Well before Paul, the Old Testament gave ample space to the subjects of priestly garments and the decoration of the holy tent of the covenant between God and Israel, the mobile sanctuary used during the march through the Sinai Desert and a prefiguration of the Temple of Zion in Jerusalem (Exodus 30–31, 35–40). These passages provide detailed prescriptions for making sacred vestments and objects, a project entrusted to an artist named Bezalel. To carry out his work, he was filled “with the Spirit of God, with ability, with intelligence, with knowledge, and with all craftsmanship, to devise artistic designs, to work in gold and silver and bronze, in cutting stones for setting, and in carving wood, for work in every skilled craft . . . [and] every sort of work done . . . by an embroiderer in blue and purple and scarlet stuff and fine twined linen” (Exodus 35:31–35). Bezalel’s inspiration was thus not only artistic but also divine, just like that given to the prophets.

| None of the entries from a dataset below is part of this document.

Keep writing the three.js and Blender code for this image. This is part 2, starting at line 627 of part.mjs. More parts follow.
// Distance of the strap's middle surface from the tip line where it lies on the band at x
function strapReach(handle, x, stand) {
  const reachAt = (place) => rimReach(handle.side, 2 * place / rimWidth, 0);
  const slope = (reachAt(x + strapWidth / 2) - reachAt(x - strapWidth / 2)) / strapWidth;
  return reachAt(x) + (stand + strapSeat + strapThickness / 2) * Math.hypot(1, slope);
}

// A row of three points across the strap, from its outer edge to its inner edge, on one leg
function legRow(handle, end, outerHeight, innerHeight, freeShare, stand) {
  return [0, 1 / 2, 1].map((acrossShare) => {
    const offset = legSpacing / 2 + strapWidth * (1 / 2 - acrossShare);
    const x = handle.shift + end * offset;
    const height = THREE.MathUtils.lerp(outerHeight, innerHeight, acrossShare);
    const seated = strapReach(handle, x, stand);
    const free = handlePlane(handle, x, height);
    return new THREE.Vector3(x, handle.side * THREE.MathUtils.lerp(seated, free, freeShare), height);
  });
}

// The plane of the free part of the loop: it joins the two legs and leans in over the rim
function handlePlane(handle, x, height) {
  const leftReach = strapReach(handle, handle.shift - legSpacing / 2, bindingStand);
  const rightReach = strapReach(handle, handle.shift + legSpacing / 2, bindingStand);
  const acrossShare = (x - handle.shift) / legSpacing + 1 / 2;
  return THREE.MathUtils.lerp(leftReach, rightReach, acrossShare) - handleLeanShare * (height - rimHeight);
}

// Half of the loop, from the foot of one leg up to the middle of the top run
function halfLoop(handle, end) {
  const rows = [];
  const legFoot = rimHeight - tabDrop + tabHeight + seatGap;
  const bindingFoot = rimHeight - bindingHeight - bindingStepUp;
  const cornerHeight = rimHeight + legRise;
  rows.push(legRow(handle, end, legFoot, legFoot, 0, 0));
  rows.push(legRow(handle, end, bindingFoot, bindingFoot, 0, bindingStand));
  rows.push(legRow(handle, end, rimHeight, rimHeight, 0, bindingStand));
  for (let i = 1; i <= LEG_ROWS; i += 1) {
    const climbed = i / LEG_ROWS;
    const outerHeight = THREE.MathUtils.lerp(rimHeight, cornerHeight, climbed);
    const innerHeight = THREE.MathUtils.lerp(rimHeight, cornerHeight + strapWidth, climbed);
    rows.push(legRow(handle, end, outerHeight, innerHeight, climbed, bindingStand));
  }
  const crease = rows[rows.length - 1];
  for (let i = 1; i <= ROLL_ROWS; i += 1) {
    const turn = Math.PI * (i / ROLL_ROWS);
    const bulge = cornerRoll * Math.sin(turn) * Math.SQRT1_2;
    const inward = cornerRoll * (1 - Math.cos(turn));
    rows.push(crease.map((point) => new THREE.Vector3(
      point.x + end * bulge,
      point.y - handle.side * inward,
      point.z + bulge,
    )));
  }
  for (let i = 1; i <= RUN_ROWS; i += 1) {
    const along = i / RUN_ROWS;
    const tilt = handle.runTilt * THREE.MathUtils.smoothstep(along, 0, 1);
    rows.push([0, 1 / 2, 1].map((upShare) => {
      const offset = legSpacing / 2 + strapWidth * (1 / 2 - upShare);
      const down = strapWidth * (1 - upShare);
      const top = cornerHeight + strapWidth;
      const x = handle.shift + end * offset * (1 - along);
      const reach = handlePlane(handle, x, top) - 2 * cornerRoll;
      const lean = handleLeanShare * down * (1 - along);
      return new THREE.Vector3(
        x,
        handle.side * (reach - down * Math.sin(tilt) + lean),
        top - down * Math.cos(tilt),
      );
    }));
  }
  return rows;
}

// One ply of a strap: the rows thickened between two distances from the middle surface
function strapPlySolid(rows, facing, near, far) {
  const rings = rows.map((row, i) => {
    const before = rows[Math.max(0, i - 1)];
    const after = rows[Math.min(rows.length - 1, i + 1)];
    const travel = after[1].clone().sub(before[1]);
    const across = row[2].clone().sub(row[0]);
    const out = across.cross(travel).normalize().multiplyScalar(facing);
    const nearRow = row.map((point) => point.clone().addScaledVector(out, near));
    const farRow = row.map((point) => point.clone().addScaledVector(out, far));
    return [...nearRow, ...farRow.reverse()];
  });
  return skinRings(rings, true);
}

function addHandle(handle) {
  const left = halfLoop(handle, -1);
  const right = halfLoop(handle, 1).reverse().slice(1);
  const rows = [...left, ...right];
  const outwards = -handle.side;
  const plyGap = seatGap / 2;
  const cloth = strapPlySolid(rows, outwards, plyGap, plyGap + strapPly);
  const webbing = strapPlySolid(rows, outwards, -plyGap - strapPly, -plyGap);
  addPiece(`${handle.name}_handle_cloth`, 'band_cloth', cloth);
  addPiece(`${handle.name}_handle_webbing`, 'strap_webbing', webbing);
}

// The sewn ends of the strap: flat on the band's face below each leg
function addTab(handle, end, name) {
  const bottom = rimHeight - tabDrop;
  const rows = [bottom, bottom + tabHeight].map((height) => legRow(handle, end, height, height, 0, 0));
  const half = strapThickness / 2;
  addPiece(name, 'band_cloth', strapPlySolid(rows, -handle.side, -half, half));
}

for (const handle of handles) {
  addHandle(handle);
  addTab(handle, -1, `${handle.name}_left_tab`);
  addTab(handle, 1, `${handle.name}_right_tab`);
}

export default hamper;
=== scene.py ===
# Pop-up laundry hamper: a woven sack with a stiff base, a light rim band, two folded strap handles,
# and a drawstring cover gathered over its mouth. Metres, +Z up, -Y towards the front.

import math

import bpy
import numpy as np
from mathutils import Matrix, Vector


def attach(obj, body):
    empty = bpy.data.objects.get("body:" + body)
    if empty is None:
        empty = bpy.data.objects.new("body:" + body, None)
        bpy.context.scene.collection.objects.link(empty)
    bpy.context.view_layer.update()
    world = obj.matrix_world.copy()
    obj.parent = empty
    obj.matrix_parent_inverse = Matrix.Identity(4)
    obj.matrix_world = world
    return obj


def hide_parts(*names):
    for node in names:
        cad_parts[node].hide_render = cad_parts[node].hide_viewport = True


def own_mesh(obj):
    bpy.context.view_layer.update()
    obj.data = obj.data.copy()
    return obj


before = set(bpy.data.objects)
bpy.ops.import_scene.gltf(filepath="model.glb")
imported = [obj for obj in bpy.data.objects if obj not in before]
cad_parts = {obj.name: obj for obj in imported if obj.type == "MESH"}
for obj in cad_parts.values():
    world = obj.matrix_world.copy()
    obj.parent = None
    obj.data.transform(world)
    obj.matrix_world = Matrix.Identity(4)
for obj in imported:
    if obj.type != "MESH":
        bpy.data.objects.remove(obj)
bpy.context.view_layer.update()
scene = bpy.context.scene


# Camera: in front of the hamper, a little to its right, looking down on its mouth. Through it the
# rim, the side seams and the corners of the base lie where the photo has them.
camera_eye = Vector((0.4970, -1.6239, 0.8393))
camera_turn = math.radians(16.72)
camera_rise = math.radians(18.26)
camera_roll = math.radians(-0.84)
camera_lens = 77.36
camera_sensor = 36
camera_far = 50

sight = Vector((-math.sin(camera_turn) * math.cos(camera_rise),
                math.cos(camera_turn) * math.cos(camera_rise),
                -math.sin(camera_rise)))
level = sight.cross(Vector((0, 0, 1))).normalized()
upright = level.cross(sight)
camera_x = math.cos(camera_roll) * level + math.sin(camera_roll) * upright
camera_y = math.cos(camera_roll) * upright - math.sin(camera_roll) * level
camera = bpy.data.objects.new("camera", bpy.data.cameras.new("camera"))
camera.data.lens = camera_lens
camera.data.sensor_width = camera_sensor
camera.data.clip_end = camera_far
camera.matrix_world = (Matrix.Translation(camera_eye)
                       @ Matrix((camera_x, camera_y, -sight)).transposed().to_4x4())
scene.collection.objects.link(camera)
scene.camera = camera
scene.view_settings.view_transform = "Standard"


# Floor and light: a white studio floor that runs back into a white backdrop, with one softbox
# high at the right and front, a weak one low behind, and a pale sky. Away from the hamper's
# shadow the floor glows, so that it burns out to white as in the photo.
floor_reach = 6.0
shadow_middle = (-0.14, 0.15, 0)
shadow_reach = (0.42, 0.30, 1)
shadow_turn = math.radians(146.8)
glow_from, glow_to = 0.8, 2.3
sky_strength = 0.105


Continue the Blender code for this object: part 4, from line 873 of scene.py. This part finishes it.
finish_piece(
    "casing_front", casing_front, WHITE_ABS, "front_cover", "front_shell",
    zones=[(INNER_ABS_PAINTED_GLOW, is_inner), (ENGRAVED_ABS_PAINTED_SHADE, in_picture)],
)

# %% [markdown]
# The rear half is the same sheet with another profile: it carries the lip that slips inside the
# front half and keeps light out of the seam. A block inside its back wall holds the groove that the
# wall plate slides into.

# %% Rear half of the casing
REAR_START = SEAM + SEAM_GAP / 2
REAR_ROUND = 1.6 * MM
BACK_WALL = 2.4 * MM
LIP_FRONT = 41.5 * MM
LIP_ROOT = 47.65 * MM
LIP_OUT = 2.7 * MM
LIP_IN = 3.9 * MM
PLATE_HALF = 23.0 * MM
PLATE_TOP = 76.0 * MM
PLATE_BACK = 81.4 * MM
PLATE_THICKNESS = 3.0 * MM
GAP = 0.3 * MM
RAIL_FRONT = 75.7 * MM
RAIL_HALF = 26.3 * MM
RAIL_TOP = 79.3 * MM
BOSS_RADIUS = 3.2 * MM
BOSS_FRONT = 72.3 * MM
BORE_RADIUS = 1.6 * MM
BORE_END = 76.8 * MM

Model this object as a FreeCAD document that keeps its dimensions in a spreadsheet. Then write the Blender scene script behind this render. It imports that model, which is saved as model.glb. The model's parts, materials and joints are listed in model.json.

With respect to rituals and the Christian liturgical apparatus, it is worth recalling Jesus’ admonition against purely external shows of observance; he criticized worshipers who for appearances’ sake “make their phylacteries broad and the fringes long,” referring to the tefillin and the tallit of Jewish practice (Matthew 23:5). Indeed, there remains in sacred ritual the risk that the English writer William Hazlitt highlighted in his essay “On the Clerical Character” (1818): “Those who make their dress a principal part of themselves, will, in general, become of no more value than their dress.” However, beauty and art have been the inseparable sisters of faith and Christian liturgy for centuries, especially in Catholicism and orthodoxy. And—as Henri Matisse’s marvelous mid-twentieth-century chasubles for the chapel of Vence, now conserved in the Vatican Museums, demonstrate—the bond between beauty and faith continues to revive and renew itself through a dialogue with contemporary art.